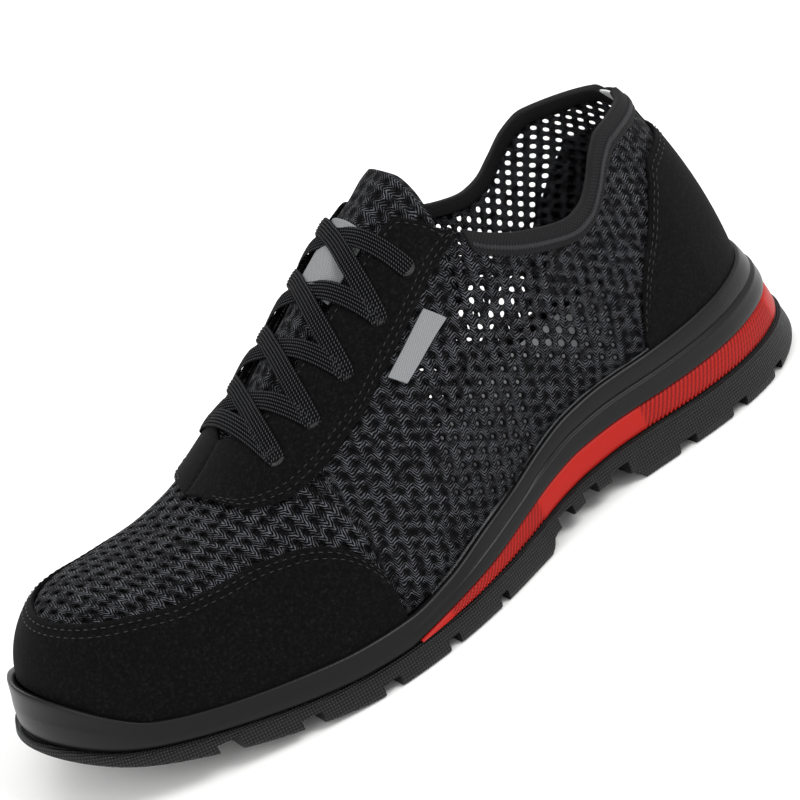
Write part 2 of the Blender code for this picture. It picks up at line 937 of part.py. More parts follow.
def build_eyelets(finish):
    base = skin_clearance + overlay_thickness + eyelet_seat
    top = base + eyelet_flange
    bottom = -upper_wall + 0.0001
    barrel = eyelet_bore + eyelet_wall
    profile = ((eyelet_bore, top), (eyelet_radius, top), (eyelet_radius, base), (barrel, base),
               (barrel, bottom), (eyelet_bore, bottom))
    for side in ("lateral", "medial"):
        for number, (_, _, centre, direction) in enumerate(eyelet_frames(side), start=1):
            bm = bmesh.new()
            corners = [bm.verts.new((radius, 0.0, height)) for radius, height in profile]
            edges = [bm.edges.new((corners[k - 1], corners[k])) for k in range(len(corners))]
            bmesh.ops.spin(bm, geom=corners + edges, cent=(0, 0, 0), axis=(0, 0, 1),
                           angle=2 * math.pi, steps=8, use_merge=True)
            bmesh.ops.transform(bm, matrix=turn_to(centre, direction), verts=bm.verts[:])
            add_object(f"eyelet_{side}_{number}", close(weld(bm)), finish)


def build_ribbon(name, start, end, level, sag=1.0, finish=None, cutter=False):
    """A flat lace from one eyelet to another, over the tongue."""
    steps = 12
    spare = 0.045
    flange_top = skin_clearance + overlay_thickness + eyelet_seat + eyelet_flange
    seat = flange_top + 3 * clearance + lace_thickness / 2
    here = -1.0 if start[0][0] == "lateral" else 1.0
    there = -1.0 if end[0][0] == "lateral" else 1.0

    def centre(f):
        station = start[0][1] + (end[0][1] - start[0][1]) * f
        across = here * (1 - start[1]) * (1 - f) + there * (1 - end[1]) * f
        place = ("lateral" if across <= 0 else "medial", station)
        middle = 1 - ease((abs(2 * f - 1) - 0.10) / 0.40)
        lift = seat + (lace_sag - seat) * middle * sag + level
        share = 1 - abs(across)
        return lifted(place, share, lift), normal(place, share)

    def corner(i, j):
        f = (1 + 2 * spare) * i / steps - spare
        spot, up = centre(f)
        ahead = (centre(f + 0.02)[0] - centre(f - 0.02)[0]).normalized()
        aside = up.cross(ahead).normalized()
        sideways = (-1, 1, 1, -1)[j % 4] * lace_width / 2
        upwards = (-1, -1, 1, 1)[j % 4] * lace_thickness / 2
        return spot + aside * sideways + up * upwards

    return add_object(name, close(weld(sheet(steps, 4, corner))), finish, cutter=cutter)


def build_laces(finish):
    lateral = [(("lateral", station), share) for station, share in eyelet_places]
    medial = [(("medial", station), share) for station, share in eyelet_places]
    over_level = lace_thickness * 0.8
    laces = build_ribbon("laces", lateral[0], medial[0], over_level / 2, 0.0, finish)
    for k in range(len(eyelet_places) - 1):
        under = build_ribbon(f"lace_under_{k + 1}", medial[k], lateral[k + 1], 0.0, cutter=True)
        over = build_ribbon(f"lace_over_{k + 1}", lateral[k], medial[k + 1], over_level,
                            cutter=True)
        cut(laces, under, "UNION")
        cut(laces, over, "UNION")
    return laces


def build():
    rubber = material("outsole_rubber", (0.035, 0.035, 0.036), 0.55)
    stripe = material("stripe_red_rubber", (0.56, 0.017, 0.011), 0.45)
    foam = material("midsole_black_rubber", (0.028, 0.028, 0.029), 0.42)
    lining = material("insole_fabric", (0.012, 0.012, 0.013), 0.9)
    knit = material("upper_knit_mesh", (0.010, 0.010, 0.011), 0.85)
    suede = material("overlay_suede", (0.006, 0.006, 0.006), 0.95)
    webbing = material("collar_webbing", (0.026, 0.026, 0.028), 0.8)
    label = material("label_grey_fabric", (0.23, 0.23, 0.23), 0.7)
    cord = material("lace_woven", (0.014, 0.014, 0.015), 0.8)
    metal = material("eyelet_black_metal", (0.02, 0.02, 0.02), 0.4, 0.6)
    build_outsole(rubber)
    build_stripe(stripe)
    build_midsole(foam)
    build_insole(lining)
    eyelet_cutter = build_eyelet_cutter()
    build_upper(knit, eyelet_cutter)
    build_toe_cap(suede)
    build_counter(suede)
    build_eyestay(suede, eyelet_cutter)
    build_binding(webbing)
    build_tongue(knit)
    build_label(label)
    build_side_tag(label)
    build_eyelets(metal)
    build_laces(cord)


build()
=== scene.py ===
# Low-cut safety sneaker, left shoe: the looks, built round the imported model.
# Toe along -X, heel along +X, lateral side along -Y, floor at z = 0, all in metres.
# A station is a share of the sole's length from the back of the heel; a share on the
# upper runs from the footbed (0) up to its crest (1).

import math
import random
from functools import lru_cache

import bmesh
import bpy
import numpy as np
from mathutils import Matrix, Vector


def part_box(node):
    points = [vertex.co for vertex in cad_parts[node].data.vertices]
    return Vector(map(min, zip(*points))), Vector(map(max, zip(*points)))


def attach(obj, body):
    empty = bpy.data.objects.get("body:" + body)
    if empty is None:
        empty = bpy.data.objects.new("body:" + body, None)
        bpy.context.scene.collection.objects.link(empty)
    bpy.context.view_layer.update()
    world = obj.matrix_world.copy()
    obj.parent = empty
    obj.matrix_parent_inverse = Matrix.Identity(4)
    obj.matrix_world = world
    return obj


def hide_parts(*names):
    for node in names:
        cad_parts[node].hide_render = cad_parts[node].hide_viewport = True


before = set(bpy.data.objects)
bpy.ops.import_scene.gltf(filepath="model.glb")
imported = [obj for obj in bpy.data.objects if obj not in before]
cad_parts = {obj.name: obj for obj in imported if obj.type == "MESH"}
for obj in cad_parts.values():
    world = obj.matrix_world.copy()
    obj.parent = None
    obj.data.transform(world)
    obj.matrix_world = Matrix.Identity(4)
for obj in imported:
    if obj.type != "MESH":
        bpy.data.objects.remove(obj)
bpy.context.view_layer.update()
print("frame loaded:", len(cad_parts), "nodes")

mm = 0.001

# The sole's size comes from the frame, the rest are the part's own sizes
soleLow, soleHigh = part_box("outsole")
soleLength = soleHigh.x - soleLow.x
ballWidth = soleHigh.y - soleLow.y
heelStack = 37.5 * mm
lugDepth = 3.0 * mm
rimLip = 2.6 * mm
rimInset = 4.5 * mm
heelFlare = 5.0 * mm
instepHeight = 114 * mm
toeHeight = 62.5 * mm
collarHeight = 108 * mm
collarDip = 89 * mm
eyestayHeight = 105.5 * mm
heelLean = 18 * mm
heelPinch = 0.08
heelNotch = 3.5 * mm
waistOverhang = 10 * mm
upperWall = 2.2 * mm
throatGap = 14 * mm
clearance = 0.3 * mm
heelFan = 0.125
toeFan = 0.830
collarFront = 0.392
throatEnd = 0.678
stripeEnd = 0.640
toeTipSide = 0.085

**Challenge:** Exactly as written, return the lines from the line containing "build_midsole(foam)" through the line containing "bpy.data.objects.remove(obj)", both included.

**Solution to the problem:**
    build_midsole(foam)
    build_insole(lining)
    eyelet_cutter = build_eyelet_cutter()
    build_upper(knit, eyelet_cutter)
    build_toe_cap(suede)
    build_counter(suede)
    build_eyestay(suede, eyelet_cutter)
    build_binding(webbing)
    build_tongue(knit)
    build_label(label)
    build_side_tag(label)
    build_eyelets(metal)
    build_laces(cord)


build()
=== scene.py ===
# Low-cut safety sneaker, left shoe: the looks, built round the imported model.
# Toe along -X, heel along +X, lateral side along -Y, floor at z = 0, all in metres.
# A station is a share of the sole's length from the back of the heel; a share on the
# upper runs from the footbed (0) up to its crest (1).

import math
import random
from functools import lru_cache

import bmesh
import bpy
import numpy as np
from mathutils import Matrix, Vector


def part_box(node):
    points = [vertex.co for vertex in cad_parts[node].data.vertices]
    return Vector(map(min, zip(*points))), Vector(map(max, zip(*points)))


def attach(obj, body):
    empty = bpy.data.objects.get("body:" + body)
    if empty is None:
        empty = bpy.data.objects.new("body:" + body, None)
        bpy.context.scene.collection.objects.link(empty)
    bpy.context.view_layer.update()
    world = obj.matrix_world.copy()
    obj.parent = empty
    obj.matrix_parent_inverse = Matrix.Identity(4)
    obj.matrix_world = world
    return obj


def hide_parts(*names):
    for node in names:
        cad_parts[node].hide_render = cad_parts[node].hide_viewport = True


before = set(bpy.data.objects)
bpy.ops.import_scene.gltf(filepath="model.glb")
imported = [obj for obj in bpy.data.objects if obj not in before]
cad_parts = {obj.name: obj for obj in imported if obj.type == "MESH"}
for obj in cad_parts.values():
    world = obj.matrix_world.copy()
    obj.parent = None
    obj.data.transform(world)
    obj.matrix_world = Matrix.Identity(4)
for obj in imported:
    if obj.type != "MESH":
        bpy.data.objects.remove(obj)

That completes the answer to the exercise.